Goal:
Copy every line from the data below in which the string "update" can be found.

Data excerpt:

****************************************

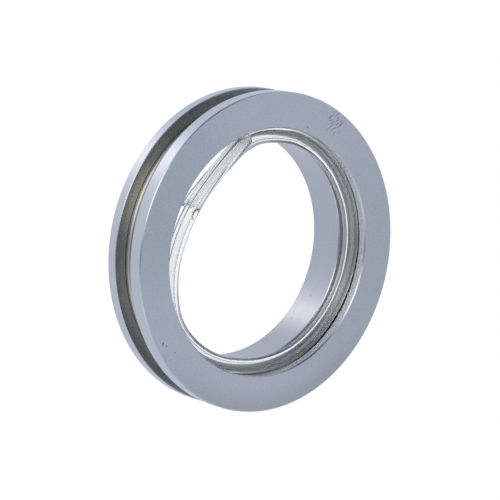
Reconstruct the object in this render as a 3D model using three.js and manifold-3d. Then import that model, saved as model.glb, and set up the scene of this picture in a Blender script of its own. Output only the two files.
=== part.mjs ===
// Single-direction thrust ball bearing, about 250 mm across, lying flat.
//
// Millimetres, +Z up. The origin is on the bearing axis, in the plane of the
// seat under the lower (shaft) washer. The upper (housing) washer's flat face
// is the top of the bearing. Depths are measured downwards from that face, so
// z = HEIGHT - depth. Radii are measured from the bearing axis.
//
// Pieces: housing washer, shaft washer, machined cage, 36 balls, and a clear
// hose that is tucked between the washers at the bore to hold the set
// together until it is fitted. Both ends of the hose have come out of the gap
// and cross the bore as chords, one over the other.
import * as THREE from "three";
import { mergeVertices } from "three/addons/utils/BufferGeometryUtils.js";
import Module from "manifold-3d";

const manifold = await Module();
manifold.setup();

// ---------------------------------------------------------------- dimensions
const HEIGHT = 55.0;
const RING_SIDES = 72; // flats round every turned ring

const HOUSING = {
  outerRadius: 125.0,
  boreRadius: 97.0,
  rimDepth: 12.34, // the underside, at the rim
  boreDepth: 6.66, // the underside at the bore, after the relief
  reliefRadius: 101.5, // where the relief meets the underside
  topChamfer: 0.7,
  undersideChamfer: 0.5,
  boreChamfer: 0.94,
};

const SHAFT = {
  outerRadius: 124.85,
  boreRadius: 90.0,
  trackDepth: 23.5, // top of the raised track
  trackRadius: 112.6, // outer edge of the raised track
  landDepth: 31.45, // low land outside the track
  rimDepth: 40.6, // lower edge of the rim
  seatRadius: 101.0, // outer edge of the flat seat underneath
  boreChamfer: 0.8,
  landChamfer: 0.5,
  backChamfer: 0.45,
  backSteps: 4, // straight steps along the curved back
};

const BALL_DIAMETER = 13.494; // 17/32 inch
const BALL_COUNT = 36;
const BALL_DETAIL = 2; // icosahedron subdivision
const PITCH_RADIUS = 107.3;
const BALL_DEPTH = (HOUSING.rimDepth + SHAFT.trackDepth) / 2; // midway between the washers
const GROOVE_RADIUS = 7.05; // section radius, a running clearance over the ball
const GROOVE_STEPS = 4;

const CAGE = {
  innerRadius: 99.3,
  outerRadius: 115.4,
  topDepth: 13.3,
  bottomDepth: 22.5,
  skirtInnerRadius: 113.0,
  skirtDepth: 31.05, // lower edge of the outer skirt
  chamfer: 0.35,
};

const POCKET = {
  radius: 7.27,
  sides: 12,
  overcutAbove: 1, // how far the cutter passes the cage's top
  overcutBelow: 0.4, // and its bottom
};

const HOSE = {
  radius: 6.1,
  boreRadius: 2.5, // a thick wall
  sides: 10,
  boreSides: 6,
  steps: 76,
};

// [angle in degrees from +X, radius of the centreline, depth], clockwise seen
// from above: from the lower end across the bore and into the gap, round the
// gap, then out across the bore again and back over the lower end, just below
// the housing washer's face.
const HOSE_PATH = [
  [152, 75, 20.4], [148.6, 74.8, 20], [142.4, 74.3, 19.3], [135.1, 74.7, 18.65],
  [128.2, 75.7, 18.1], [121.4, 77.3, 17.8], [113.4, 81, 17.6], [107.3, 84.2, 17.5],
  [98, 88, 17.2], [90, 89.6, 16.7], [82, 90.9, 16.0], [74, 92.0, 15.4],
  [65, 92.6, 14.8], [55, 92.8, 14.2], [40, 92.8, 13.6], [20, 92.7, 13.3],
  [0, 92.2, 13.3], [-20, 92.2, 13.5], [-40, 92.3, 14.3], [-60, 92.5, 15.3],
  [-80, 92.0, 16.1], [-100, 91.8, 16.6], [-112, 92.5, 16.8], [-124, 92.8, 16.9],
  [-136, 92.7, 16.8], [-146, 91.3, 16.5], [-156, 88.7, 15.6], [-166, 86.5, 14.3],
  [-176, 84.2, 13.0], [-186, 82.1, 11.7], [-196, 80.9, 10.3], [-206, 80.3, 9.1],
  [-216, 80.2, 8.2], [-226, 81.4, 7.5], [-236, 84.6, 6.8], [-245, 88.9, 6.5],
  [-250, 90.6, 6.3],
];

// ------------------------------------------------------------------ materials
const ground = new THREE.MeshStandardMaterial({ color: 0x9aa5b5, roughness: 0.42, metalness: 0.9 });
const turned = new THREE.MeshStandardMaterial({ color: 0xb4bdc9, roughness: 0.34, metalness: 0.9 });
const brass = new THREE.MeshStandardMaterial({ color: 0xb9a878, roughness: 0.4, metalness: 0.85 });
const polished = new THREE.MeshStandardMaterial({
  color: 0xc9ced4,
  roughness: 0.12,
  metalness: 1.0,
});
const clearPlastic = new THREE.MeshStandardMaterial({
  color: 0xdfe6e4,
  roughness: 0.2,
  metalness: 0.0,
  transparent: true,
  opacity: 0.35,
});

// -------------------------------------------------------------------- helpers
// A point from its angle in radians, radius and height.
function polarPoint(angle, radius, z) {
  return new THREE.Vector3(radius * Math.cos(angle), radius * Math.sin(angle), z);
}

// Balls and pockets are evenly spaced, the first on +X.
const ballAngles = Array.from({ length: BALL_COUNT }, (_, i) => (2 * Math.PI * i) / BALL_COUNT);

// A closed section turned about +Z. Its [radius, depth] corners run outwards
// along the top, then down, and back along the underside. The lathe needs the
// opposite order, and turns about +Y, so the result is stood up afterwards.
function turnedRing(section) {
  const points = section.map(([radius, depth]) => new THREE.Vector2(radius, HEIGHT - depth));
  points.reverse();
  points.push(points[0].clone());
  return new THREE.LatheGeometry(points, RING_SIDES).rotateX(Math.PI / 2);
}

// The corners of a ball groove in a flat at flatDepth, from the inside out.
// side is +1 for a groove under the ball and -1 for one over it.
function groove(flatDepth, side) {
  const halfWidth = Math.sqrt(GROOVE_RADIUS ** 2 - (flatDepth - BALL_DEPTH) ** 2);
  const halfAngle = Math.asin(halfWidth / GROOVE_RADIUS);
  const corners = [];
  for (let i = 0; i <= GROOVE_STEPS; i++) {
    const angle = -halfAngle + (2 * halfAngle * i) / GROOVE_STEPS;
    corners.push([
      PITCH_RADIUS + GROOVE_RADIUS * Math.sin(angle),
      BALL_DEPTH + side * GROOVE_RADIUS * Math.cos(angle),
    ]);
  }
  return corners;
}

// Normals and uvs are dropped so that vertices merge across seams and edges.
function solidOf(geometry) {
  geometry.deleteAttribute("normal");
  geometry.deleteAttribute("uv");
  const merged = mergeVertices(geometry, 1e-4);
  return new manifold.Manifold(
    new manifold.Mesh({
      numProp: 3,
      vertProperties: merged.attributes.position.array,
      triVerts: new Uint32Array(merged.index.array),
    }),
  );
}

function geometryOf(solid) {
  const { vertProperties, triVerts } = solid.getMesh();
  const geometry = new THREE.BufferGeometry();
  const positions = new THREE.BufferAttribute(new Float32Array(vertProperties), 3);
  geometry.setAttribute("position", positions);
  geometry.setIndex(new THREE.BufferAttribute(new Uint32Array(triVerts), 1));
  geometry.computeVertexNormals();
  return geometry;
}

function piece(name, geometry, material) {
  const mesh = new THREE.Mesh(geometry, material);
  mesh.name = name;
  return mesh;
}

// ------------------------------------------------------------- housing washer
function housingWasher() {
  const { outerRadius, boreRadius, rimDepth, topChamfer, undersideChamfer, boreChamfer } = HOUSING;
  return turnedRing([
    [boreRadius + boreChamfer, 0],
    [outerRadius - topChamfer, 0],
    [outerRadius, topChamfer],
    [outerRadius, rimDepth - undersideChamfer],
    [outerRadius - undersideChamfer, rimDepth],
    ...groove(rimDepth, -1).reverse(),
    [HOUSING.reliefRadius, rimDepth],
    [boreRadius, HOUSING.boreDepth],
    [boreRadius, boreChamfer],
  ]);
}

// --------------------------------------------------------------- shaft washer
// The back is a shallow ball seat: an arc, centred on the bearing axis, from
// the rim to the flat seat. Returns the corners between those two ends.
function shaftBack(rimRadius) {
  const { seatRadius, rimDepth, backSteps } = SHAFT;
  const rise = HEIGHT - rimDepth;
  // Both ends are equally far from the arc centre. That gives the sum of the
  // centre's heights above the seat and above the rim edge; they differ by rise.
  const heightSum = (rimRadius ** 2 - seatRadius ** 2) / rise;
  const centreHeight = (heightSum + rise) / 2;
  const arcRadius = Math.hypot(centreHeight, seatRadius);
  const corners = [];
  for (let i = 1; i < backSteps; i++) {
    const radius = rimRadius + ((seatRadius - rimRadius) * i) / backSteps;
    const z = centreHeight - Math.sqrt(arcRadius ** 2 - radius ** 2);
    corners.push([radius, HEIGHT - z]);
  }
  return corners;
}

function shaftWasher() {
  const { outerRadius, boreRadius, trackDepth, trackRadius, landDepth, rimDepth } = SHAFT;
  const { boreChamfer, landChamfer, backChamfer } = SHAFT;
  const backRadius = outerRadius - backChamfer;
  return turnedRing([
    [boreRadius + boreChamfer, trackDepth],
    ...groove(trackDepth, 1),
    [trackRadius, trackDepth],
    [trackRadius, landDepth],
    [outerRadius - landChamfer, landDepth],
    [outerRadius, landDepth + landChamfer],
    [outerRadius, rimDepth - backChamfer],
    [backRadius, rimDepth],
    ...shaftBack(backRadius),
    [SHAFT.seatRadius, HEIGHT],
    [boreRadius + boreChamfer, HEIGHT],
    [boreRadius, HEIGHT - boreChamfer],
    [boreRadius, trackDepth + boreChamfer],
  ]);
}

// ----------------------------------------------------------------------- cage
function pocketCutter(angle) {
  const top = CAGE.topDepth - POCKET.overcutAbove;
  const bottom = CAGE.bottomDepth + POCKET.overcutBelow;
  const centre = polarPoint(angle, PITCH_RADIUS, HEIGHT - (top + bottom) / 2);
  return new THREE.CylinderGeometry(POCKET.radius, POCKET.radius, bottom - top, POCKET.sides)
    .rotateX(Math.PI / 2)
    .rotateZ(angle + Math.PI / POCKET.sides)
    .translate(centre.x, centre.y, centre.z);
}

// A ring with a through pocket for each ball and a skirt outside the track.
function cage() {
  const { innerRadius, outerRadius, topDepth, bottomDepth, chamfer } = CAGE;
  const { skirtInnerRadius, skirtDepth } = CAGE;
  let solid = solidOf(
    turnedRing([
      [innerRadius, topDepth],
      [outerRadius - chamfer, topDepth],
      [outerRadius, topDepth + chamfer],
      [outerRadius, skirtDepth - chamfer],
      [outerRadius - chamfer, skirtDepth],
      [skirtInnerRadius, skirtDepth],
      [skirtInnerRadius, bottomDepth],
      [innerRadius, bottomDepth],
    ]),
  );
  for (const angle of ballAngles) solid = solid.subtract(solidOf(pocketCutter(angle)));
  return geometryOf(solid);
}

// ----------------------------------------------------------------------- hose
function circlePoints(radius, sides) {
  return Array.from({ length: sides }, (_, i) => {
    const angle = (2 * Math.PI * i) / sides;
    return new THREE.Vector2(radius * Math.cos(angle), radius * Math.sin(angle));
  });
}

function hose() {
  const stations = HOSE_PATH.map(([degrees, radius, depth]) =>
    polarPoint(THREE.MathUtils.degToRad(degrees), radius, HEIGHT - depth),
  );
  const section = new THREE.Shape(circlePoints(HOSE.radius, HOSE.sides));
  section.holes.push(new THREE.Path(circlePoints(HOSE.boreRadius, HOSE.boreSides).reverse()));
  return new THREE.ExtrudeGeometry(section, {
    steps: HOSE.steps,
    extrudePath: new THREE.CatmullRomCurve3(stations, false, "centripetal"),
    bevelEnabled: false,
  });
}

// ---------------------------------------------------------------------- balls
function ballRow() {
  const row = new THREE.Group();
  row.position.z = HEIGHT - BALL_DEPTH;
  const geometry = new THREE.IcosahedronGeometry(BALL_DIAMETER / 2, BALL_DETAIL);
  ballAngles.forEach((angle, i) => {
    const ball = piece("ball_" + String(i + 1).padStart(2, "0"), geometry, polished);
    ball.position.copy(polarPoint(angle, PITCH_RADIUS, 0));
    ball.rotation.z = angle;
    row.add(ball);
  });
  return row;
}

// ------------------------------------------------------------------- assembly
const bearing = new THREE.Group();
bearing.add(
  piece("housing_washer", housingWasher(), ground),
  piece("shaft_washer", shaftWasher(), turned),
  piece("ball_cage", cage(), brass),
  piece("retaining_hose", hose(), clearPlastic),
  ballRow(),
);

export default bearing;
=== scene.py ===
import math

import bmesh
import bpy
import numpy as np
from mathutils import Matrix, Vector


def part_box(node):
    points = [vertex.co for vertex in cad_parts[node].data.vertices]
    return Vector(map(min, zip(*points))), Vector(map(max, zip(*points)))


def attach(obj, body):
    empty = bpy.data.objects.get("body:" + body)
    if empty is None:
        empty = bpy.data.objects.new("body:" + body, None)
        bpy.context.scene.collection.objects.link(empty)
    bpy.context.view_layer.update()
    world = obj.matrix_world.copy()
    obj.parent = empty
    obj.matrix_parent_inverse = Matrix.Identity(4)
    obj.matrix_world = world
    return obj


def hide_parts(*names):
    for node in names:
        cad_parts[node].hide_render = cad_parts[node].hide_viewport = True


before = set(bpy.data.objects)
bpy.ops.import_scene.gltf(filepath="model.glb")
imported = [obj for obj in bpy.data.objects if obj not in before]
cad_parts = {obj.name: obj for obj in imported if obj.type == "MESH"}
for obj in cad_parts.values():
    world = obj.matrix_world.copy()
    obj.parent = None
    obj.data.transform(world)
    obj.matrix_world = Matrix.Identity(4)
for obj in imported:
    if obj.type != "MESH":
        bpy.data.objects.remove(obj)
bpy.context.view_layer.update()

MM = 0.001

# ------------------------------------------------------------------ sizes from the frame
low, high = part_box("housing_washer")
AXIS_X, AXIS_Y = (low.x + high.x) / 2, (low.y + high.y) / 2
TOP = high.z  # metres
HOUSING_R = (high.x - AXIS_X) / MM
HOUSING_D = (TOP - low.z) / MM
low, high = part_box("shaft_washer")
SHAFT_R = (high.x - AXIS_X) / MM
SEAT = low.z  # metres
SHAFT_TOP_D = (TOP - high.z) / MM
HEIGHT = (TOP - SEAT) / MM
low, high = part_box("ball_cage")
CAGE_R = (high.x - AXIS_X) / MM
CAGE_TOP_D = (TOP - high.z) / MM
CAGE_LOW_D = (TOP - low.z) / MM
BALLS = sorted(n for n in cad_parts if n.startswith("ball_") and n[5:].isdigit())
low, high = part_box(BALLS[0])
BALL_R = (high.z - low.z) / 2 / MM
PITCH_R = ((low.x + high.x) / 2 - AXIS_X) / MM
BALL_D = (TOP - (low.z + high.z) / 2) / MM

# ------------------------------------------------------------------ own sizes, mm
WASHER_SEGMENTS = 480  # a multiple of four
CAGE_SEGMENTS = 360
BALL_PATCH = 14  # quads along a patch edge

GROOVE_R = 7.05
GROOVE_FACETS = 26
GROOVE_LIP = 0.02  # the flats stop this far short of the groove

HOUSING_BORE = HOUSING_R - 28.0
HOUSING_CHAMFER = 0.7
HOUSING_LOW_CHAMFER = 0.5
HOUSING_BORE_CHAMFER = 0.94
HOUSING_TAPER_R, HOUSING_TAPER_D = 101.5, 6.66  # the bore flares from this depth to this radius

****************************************

Solution to the exercise:
    bpy.context.view_layer.update()
bpy.context.view_layer.update()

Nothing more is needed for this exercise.